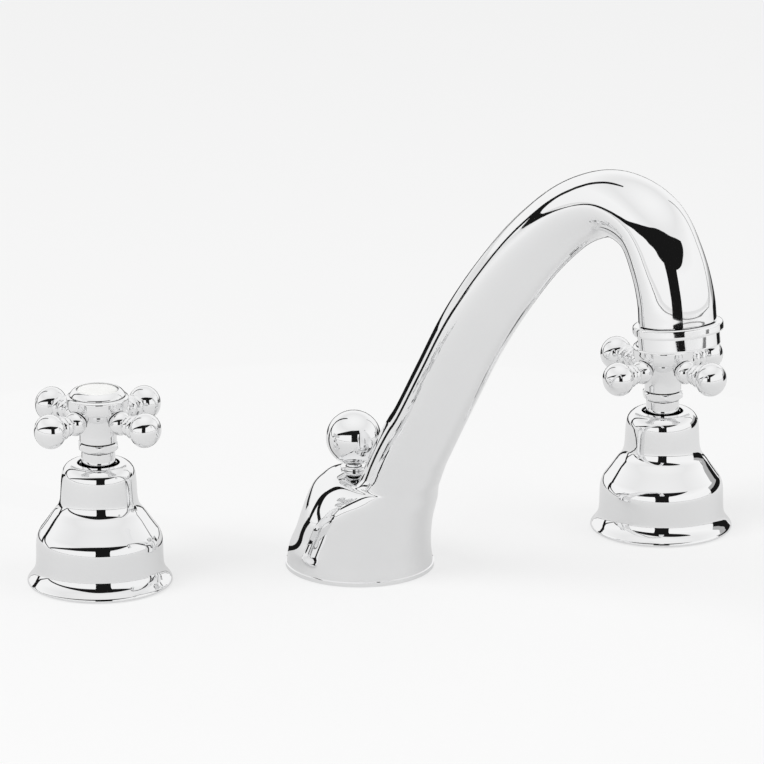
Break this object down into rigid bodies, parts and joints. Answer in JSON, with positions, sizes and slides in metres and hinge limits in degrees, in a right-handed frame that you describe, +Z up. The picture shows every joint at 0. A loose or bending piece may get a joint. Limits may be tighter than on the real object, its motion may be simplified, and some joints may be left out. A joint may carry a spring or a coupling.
{
  "type": "widespread basin faucet",
  "caption": "Chrome basin faucet for separate deck holes: cross-handle valves on bell escutcheons either side of a swan-neck spout with a lift knob.",
  "frame": {"origin": "on the deck's top face, midway between the two valve holes", "axes": "+X from the hot valve to the cold valve, +Y away from the user towards the wall, +Z up"},
  "size_m": [0.2533, 0.1945, 0.2762],
  "materials": {
    "polished_chrome": "polished chrome plate on brass",
    "porcelain": null,
    "brass": "raw machined brass",
    "stainless_steel": "plain stainless steel",
    "rubber": "black rubber",
    "alumina": null,
    "acetal": "moulded acetal"
  },
  "bodies": {
    "fixed": {"hot_escutcheon": "polished_chrome", "hot_escutcheon_seal": "rubber", "hot_top_washer": "stainless_steel", "hot_top_nut": "brass", "hot_valve_body": "brass", "hot_under_washer": "rubber", "hot_under_nut": "brass", "hot_bonnet": "polished_chrome", "hot_seat_seal": "rubber", "hot_fixed_disc": "alumina", "hot_stem_packing": "rubber", "hot_collar_nut": "polished_chrome", "cold_escutcheon": "polished_chrome", "cold_escutcheon_seal": "rubber", "cold_top_washer": "stainless_steel", "cold_top_nut": "brass", "cold_valve_body": "brass", "cold_under_washer": "rubber", "cold_under_nut": "brass", "cold_bonnet": "polished_chrome", "cold_seat_seal": "rubber", "cold_fixed_disc": "alumina", "cold_stem_packing": "rubber", "cold_collar_nut": "polished_chrome", "spout_body": "polished_chrome", "spout_seal": "rubber", "spout_shank": "brass", "spout_under_gasket": "rubber", "spout_clamp_plate": "stainless_steel", "spout_shank_nut": "brass", "spout_outlet_collar": "polished_chrome", "spout_aerator_insert": "acetal", "spout_aerator_washer": "rubber", "lift_rod_guide": "polished_chrome"},
    "hot_handle": {"hot_turning_disc": "alumina", "hot_stem": "brass", "hot_handle_hub": "polished_chrome", "hot_handle_arm_1": "polished_chrome", "hot_handle_arm_2": "polished_chrome", "hot_handle_arm_3": "polished_chrome", "hot_handle_arm_4": "polished_chrome", "hot_handle_screw": "stainless_steel", "hot_cap_ring": "polished_chrome", "hot_index_button": "porcelain"},
    "cold_handle": {"cold_turning_disc": "alumina", "cold_stem": "brass", "cold_handle_hub": "polished_chrome", "cold_handle_arm_1": "polished_chrome", "cold_handle_arm_2": "polished_chrome", "cold_handle_arm_3": "polished_chrome", "cold_handle_arm_4": "polished_chrome", "cold_handle_screw": "stainless_steel", "cold_cap_ring": "polished_chrome", "cold_index_button": "porcelain"},
    "lift_rod": {"lift_rod": "polished_chrome", "lift_knob": "polished_chrome"}
  },
  "joints": [
    {"name": "hot_handle_turn", "type": "hinge", "parent": "fixed", "child": "hot_handle", "pos_m": [-0.1016, 0, 0.0591], "axis": [0, 0, 1], "range_deg": [0, 90]},
    {"name": "cold_handle_turn", "type": "hinge", "parent": "fixed", "child": "cold_handle", "pos_m": [0.1016, 0, 0.0591], "axis": [0, 0, 1], "range_deg": [-90, 0]},
    {"name": "lift_rod_slide", "type": "slide", "parent": "fixed", "child": "lift_rod", "axis": [0, 0, 1], "range_m": [0, 0.022]}
  ]
}
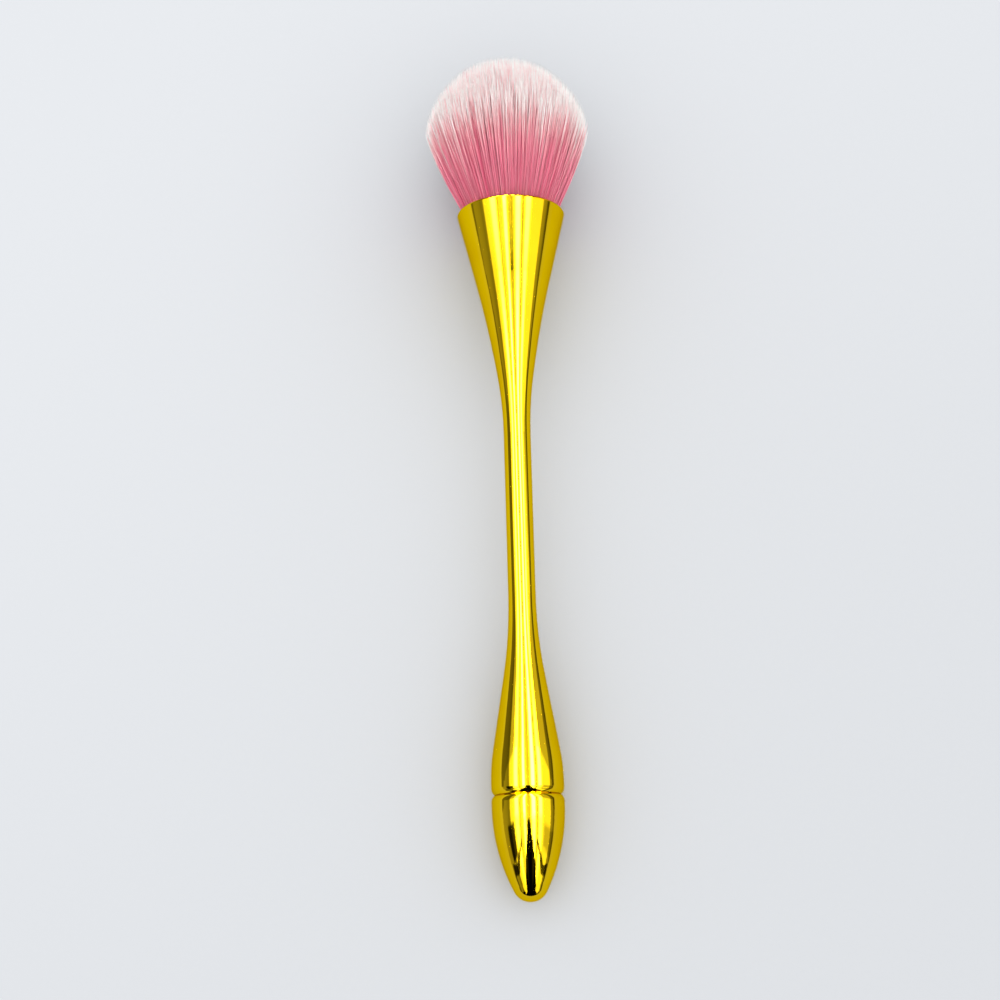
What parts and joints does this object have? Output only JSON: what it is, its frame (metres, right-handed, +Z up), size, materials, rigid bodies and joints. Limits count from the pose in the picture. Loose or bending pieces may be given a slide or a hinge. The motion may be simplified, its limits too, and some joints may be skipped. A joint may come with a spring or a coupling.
{
  "type": "nail dust brush",
  "caption": "Soft round-headed nail dust brush with a goblet-shaped cup, slim straight waist and bullet tail, lying on its belly and flattened bristles.",
  "frame": {"origin": "middle of the brush's footprint, on the surface that it lies on", "axes": "+Y from the tail towards the tuft, +Z up from the surface, +X to the right seen from the tail; the brush's own axis lies in the YZ plane and rises 3.4 degrees towards the tuft"},
  "size_m": [0.0324, 0.1654, 0.0309],
  "materials": {
    "plated_shell": "polished",
    "adhesive": "gloss",
    "potting": "gloss",
    "thread": "matte",
    "bristles": "matte"
  },
  "bodies": {
    "handle": {"handle_body": "plated_shell", "tail_cap": "plated_shell", "tail_cap_adhesive": "adhesive", "cup_adhesive": "adhesive", "root_plug": "potting", "root_binding": "thread", "bristle_roots": "bristles"},
    "tuft": {"bristle_tuft": "bristles"}
  },
  "joints": [
    {"name": "bristle_sweep", "type": "hinge", "parent": "handle", "child": "tuft", "pos_m": [0, 0.05105, 0.01368], "axis": [0, 0, 1], "range_deg": [-30, 30], "stiffness_Nm_per_rad": 0.02}
  ]
}
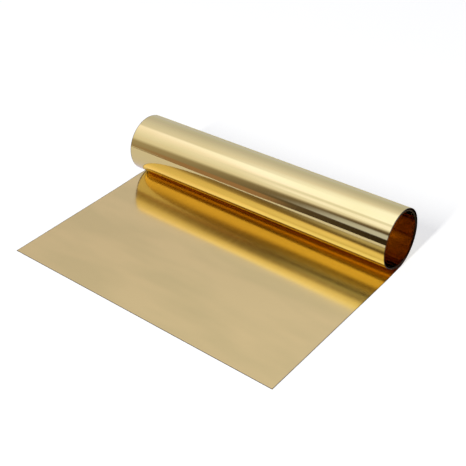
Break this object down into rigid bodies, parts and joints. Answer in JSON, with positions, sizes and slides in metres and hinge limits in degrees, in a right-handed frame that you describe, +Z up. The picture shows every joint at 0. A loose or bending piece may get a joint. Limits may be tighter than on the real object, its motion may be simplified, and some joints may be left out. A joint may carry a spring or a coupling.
{
  "type": "roll of brass sheet",
  "caption": "Thin brass sheet wound into an open roll, with its last stretch lying flat in front of the roll.",
  "frame": {"origin": "on the floor, below the middle of the piece's bounding box", "axes": "+X along the roll's axis, across the sheet's width; the flat end points to -Y and the roll lies at +Y; +Z up"},
  "size_m": [0.3, 0.216, 0.0578],
  "materials": {
    "brass": "cold-rolled, satin to bright"
  },
  "bodies": {
    "root": {"brass_sheet": "brass"}
  },
  "joints": []
}
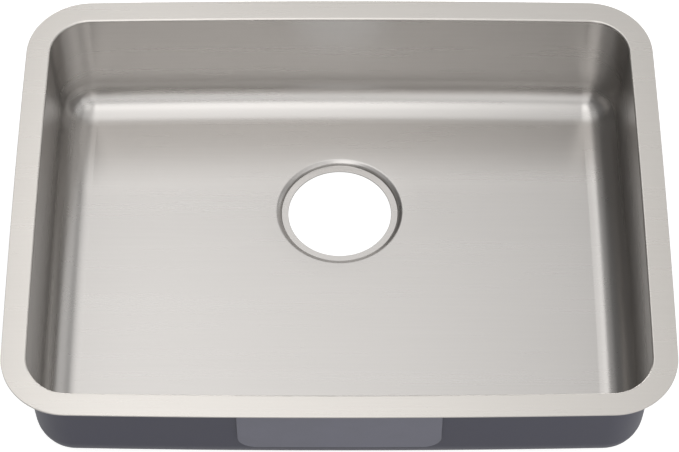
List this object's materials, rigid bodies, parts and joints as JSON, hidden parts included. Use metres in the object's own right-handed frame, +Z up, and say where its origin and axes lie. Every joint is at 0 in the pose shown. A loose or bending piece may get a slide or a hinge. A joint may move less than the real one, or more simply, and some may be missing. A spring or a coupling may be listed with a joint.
{
  "type": "kitchen sink",
  "caption": "Undermount kitchen sink: a deep-drawn steel bowl with a flat rim, rounded corners, a rear-set drain seat and rubber sound pads on its undercoated outside.",
  "frame": {"origin": "centre of the rim's top face, which bears on the underside of the worktop", "axes": "+X to the user's right along the long side, +Y towards the wall behind the sink, +Z up out of the bowl"},
  "size_m": [0.5358, 0.4152, 0.1139],
  "materials": {
    "steel": "fine brushed satin",
    "undercoat": "sprayed, dull slate grey",
    "pad_rubber": "smooth mid-grey rubber sheet"
  },
  "bodies": {
    "root": {"bowl": "steel", "undercoat": "undercoat", "front_pad": "pad_rubber", "rear_pad": "pad_rubber", "left_pad": "pad_rubber", "right_pad": "pad_rubber", "front_base_pad": "pad_rubber", "left_base_pad": "pad_rubber", "right_base_pad": "pad_rubber"}
  },
  "joints": []
}
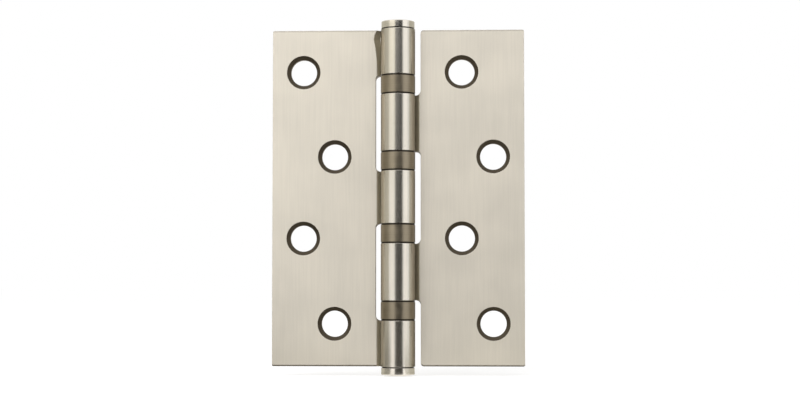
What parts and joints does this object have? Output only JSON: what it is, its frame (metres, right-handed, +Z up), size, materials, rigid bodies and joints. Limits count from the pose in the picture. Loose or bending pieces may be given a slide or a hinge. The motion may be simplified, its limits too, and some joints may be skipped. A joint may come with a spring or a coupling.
{
  "type": "butt hinge",
  "caption": "Flat steel door hinge, two countersunk leaves on one pin with thrust bearings between the knuckles and domed end buttons.",
  "frame": {"origin": "middle of the pin, on its axis", "axes": "+Z up along the pin, +X from the frame leaf to the door leaf when the hinge is open flat, -Y out of the countersunk faces, +Y out of the backs that lie on the wood"},
  "size_m": [0.0762, 0.0104, 0.1072],
  "materials": {
    "leaf_steel": "fine upright grain, satin",
    "button_steel": "turned and lightly polished",
    "sleeve_steel": "matt, slightly darker",
    "pin_steel": "ground",
    "race_steel": "hardened, dark",
    "ball_steel": "polished"
  },
  "bodies": {
    "frame_side": {"frame_leaf": "leaf_steel", "hinge_pin": "pin_steel", "top_button": "button_steel", "bottom_button": "button_steel", "bearing_1_upper_race": "race_steel", "bearing_2_lower_race": "race_steel", "bearing_2_sleeve": "sleeve_steel", "bearing_3_upper_race": "race_steel", "bearing_4_lower_race": "race_steel", "bearing_4_sleeve": "sleeve_steel"},
    "door_side": {"door_leaf": "leaf_steel", "bearing_1_lower_race": "race_steel", "bearing_1_sleeve": "sleeve_steel", "bearing_2_upper_race": "race_steel", "bearing_3_lower_race": "race_steel", "bearing_3_sleeve": "sleeve_steel", "bearing_4_upper_race": "race_steel"},
    "balls_1": {"bearing_1_balls": "ball_steel"},
    "balls_2": {"bearing_2_balls": "ball_steel"},
    "balls_3": {"bearing_3_balls": "ball_steel"},
    "balls_4": {"bearing_4_balls": "ball_steel"}
  },
  "joints": [
    {"name": "leaf_swing", "type": "hinge", "parent": "frame_side", "child": "door_side", "pos_m": [0, 0, 0], "axis": [0, 0, -1], "range_deg": [-110, 180]},
    {"name": "balls_1_roll", "type": "hinge", "parent": "frame_side", "child": "balls_1", "pos_m": [0, 0, 0.03402], "axis": [0, 0, -1], "range_deg": [-56, 91]},
    {"name": "balls_2_roll", "type": "hinge", "parent": "frame_side", "child": "balls_2", "pos_m": [0, 0, 0.01093], "axis": [0, 0, -1], "range_deg": [-56, 91]},
    {"name": "balls_3_roll", "type": "hinge", "parent": "frame_side", "child": "balls_3", "pos_m": [0, 0, -0.01093], "axis": [0, 0, -1], "range_deg": [-56, 91]},
    {"name": "balls_4_roll", "type": "hinge", "parent": "frame_side", "child": "balls_4", "pos_m": [0, 0, -0.03402], "axis": [0, 0, -1], "range_deg": [-56, 91]}
  ],
  "couplings": [
    {"joint": "balls_1_roll", "follows": "leaf_swing", "ratio": 0.5},
    {"joint": "balls_2_roll", "follows": "leaf_swing", "ratio": 0.5},
    {"joint": "balls_3_roll", "follows": "leaf_swing", "ratio": 0.5},
    {"joint": "balls_4_roll", "follows": "leaf_swing", "ratio": 0.5}
  ]
}
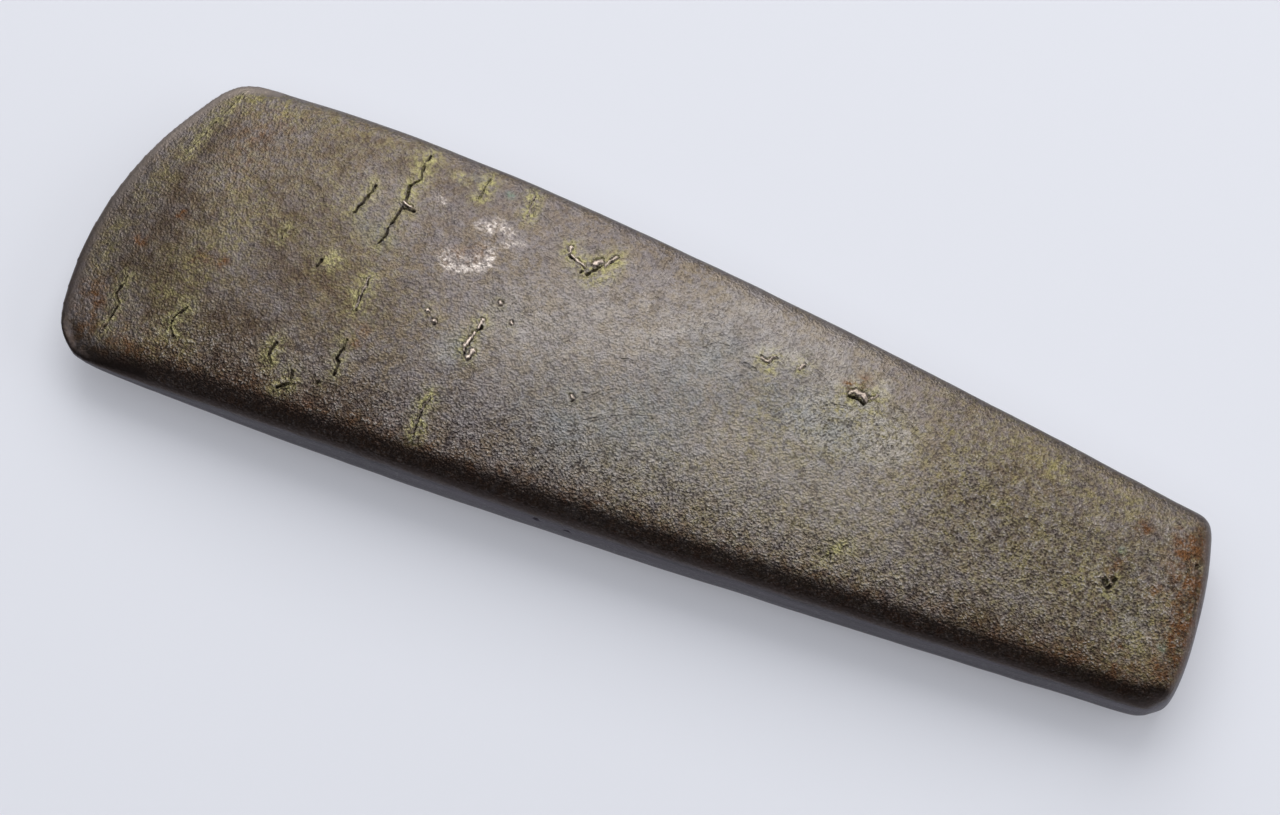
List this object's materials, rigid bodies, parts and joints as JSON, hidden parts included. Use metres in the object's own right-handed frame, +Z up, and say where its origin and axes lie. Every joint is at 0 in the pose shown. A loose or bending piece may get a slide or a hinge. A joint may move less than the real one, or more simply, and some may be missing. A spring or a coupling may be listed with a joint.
{
  "type": "flat axe head",
  "caption": "Flat copper axe head: a long tapering wedge with a bowed cutting edge, domed faces, rolled arrises and a blunt butt.",
  "frame": {"origin": "on the surface that the head lies on, under the middle of its bounding box", "axes": "+X along the head from the cutting edge to the butt, +Y across it to the side that bows more, +Z up out of the upper face"},
  "size_m": [0.1312, 0.0382, 0.0119],
  "materials": {
    "copper": "ancient copper under a dull brown-grey patina with green and rust-brown specks"
  },
  "bodies": {
    "root": {"axe_head": "copper"}
  },
  "joints": []
}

————

Only the number is wanted: how many lines above include the word "that"?

5